- The paper introduces spectral normalization to enforce Lipschitz continuity in GAN discriminators, stabilizing training effectively.
- It employs power iteration for efficient spectral norm estimation, outperforming methods like weight clipping and gradient penalty.
- Experimental results demonstrate higher inception scores and lower FID values, enhancing the quality and diversity of generated images.

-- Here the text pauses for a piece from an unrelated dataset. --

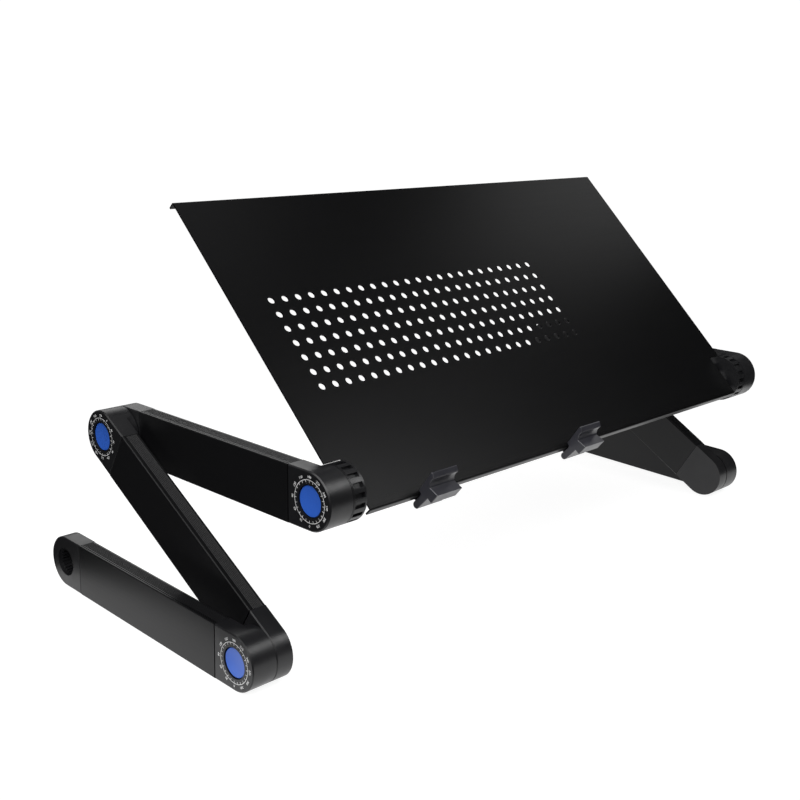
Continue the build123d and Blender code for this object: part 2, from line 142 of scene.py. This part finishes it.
def panel_tilt() -> float:
    """Gives the angle between the panel and the floor, in radians, from the rest face's direction."""
    rest = next(m for m in frame["record"]["mounts"] if m["name"] == "laptop_rest")
    return math.atan2(-rest["axis"][1], rest["axis"][2])


def lean_of(start: Vector, end: Vector) -> float:
    """Gives the angle above the floor of the line between two points, in radians."""
    return math.atan2(end.z - start.z, end.y - start.y)


@dataclass(frozen=True)
class Finish:
    """What every finish has: its colours and how rough its surface is.

    Fields:
        name: Name of the real material and how it was made.
        colour: Main colour, sRGB hex.
        second: Colour that large soft patches drift towards, sRGB hex.
        roughness: Middle roughness of the surface.
        patch_mm: Size of the soft patches.
    """

    name: str
    colour: str
    second: str
    roughness: float
    patch_mm: float = 60.0

    def start(self) -> tuple[Material, Tree, Node]:
        """Makes the material with its shader, output and object coordinates.

        Returns:
            The material, its tree and its shader node.
        """
        material = bpy.data.materials.new(self.name)
        material.use_nodes = True
        tree = material.node_tree
        tree.nodes.clear()
        shader = add_node(tree, "ShaderNodeBsdfPrincipled")
        add_node(tree, "ShaderNodeOutputMaterial", {"Surface": shader.outputs["BSDF"]})
        return material, tree, shader

    def place(self, tree: Tree, turn: float = 0.0, origin: Vector | None = None) -> Socket:
        """Gives coordinates in millimetres in axes turned about X.

        Args:
            tree: The material's tree.
            turn: Angle about X that lays the second axis along the part, in radians.
            origin: Point where the coordinates are zero, in metres.

        Returns:
            Vector socket of the turned coordinates.
        """
        where = add_node(tree, "ShaderNodeTexCoord").outputs["Object"]
        turned = add_node(
            tree,
            "ShaderNodeMapping",
            {
                "Vector": where,
                "Location": origin or Vector((0.0, 0.0, 0.0)),
                "Rotation": (turn, 0.0, 0.0),
                "Scale": (MM, MM, MM),
            },
            vector_type="TEXTURE",
        )
        return turned.outputs["Vector"]

    def tint(self, tree: Tree, shader: Node, where: Socket) -> None:
        """Lets the colour drift between the two colours in large soft patches.

        Args:
            tree: The material's tree.
            shader: Shader that takes the colour.
            where: Coordinates in millimetres.
        """
        patches = add_node(
            tree, "ShaderNodeTexNoise", {"Vector": where, "Scale": 1 / self.patch_mm, "Detail": 4.0}
        )
        mix = add_node(
            tree,
            "ShaderNodeMix",
            {0: patches.outputs["Fac"], 6: linear(self.colour), 7: linear(self.second)},
            data_type="RGBA",
        )
        tree.links.new(mix.outputs[2], shader.inputs["Base Color"])

    def spread(self, tree: Tree, shader: Node, fac: Socket, low: float, high: float) -> None:
        """Lets the roughness vary with a pattern.

        Args:
            tree: The material's tree.
            shader: Shader that takes the roughness.
            fac: Pattern from zero to one.
            low: Roughness where the pattern is low.
            high: Roughness where the pattern is high.
        """
        ranged = add_node(
            tree,
            "ShaderNodeMapRange",
            {"Value": fac, "From Min": NOISE_LOW, "From Max": NOISE_HIGH, "To Min": low, "To Max": high},
        )
        tree.links.new(ranged.outputs["Result"], shader.inputs["Roughness"])

    def relief(self, tree: Tree, shader: Node, height: Socket, depth_mm: float, strength: float) -> None:
        """Raises a pattern as bump.

        Args:
            tree: The material's tree.
            shader: Shader that takes the normal.
            height: Pattern from zero to one.
            depth_mm: Real depth of the pattern.
            strength: Share of that depth that shows.
        """
        bump = add_node(
            tree, "ShaderNodeBump", {"Height": height, "Distance": depth_mm * MM, "Strength": strength}
        )
        tree.links.new(bump.outputs["Normal"], shader.inputs["Normal"])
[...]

Spectral Normalization for Generative Adversarial Networks
The paper "Spectral Normalization for Generative Adversarial Networks" by Takeru Miyato et al. introduces a novel technique to stabilize the training of discriminators in Generative Adversarial Networks (GANs). The method, termed spectral normalization, aims to mitigate the instability issues that often plague GAN training. This essay will summarize the key contributions, methodological advancements, experimental results, and theoretical implications presented in the paper.
Introduction
Generative Adversarial Networks (GANs) have become a prominent framework for learning structured probability distributions from data. They operate with two neural networks: a generator, which produces data samples, and a discriminator, which distinguishes real samples from those generated. Despite their potential, training GANs is notoriously challenging due to instability and mode collapse issues [Goodfellow et al., 2014]. The discriminator's performance is critical since it guides the generator during training. However, discriminators can become excessively sensitive, leading to convergence issues or failure to capture the true data distribution.
Proposed Method: Spectral Normalization
Spectral normalization is presented as a solution to stabilize the training of discriminators in GANs. The key idea revolves around controlling the Lipschitz constant of the discriminator by normalizing the spectral norm of weight matrices at each layer. This approach ensures that each layer's transformation is 1-Lipschitz continuous, preventing the discriminator from becoming overly sensitive to input perturbations.
- Lipschitz Continuity: By constraining the weight matrices’ spectral norm, the method ensures that the discriminator's output does not change too drastically, which is crucial for stability.
- Computational Efficiency: The normalization process is computationally efficient compared to traditional techniques that rely on gradient penalties or complex parameterizations. The use of power iteration methods to approximate the spectral norm makes this approach practical for large-scale applications.
Theoretical Foundations
The paper provides a rigorous theoretical grounding for spectral normalization:
- Spectral Norm and Lipschitz Regularization: Spectral normalization ensures that the Lipschitz constant of each transformation layer in the discriminator is bounded by 1. This is accomplished by normalizing the spectral norm (the largest singular value) of each weight matrix.
- Gradient Properties: The gradient analysis shows that spectral normalization implicitly regularizes the discriminator by preventing it from becoming too sensitive in any particular direction. This enhances stability and contributes to more robust training dynamics.
Experimental Evaluation
The efficacy of spectral normalization is demonstrated through extensive experiments on CIFAR-10, STL-10, and ImageNet datasets.
- CIFAR-10 and STL-10: The experimental results show that spectrally normalized GANs (SN-GANs) achieve higher inception scores and lower Fréchet Inception Distances (FID) compared to other normalization and regularization techniques such as weight clipping, weight normalization, and gradient penalty.
- Inception Scores: SN-GANs outperform other methods, reaching an inception score of 7.42 on CIFAR-10 and up to 8.69 on STL-10 with doubled training iterations.
- FID: SN-GANs achieved FIDs of 29.3 on CIFAR-10 and 53.1 on STL-10, indicating higher quality and diversity in generated images.
- ImageNet: On the large-scale ImageNet dataset (128x128 images), SN-GANs demonstrated significant improvements over other methods, achieving an inception score of 21.1.
Comparative Analysis
The paper conducts a detailed comparative analysis against various normalization techniques:
- Weight Normalization and Clipping: These methods suffer from rank deficiency, where the weight matrices can become overly simplistic, focusing on select few features and neglecting the rest. This is detrimental for distinguishing high-dimensional data distributions.
- Batch and Layer Normalization: These methods perform inferior to spectral normalization due to sensitivity to batch variance and constraints on feature utilization.
- Gradient Penalty: Although effective, gradient penalty methods like WGAN-GP are computationally expensive and sensitive to support changes in the generative distribution during training.
Conclusion and Future Directions
The introduction of spectral normalization represents a key advancement in stabilizing GAN training. It offers a balance between regularization strength and computational efficiency, making it suitable for a wide range of applications. The paper’s results suggest that spectral normalization not only improves performance metrics but also ensures more diverse and higher-quality image generation.
Theoretical implications extend to broader areas of model robustness and stability. Future research could explore combining spectral normalization with other regularization techniques or extending it to other neural network architectures. Understanding the interplay between spectral properties and generalization in machine learning models represents an exciting avenue for further investigation.
In conclusion, spectral normalization stands out as an effective method for controlling GAN discriminator behavior, potentially unlocking new capabilities in generative modeling and beyond.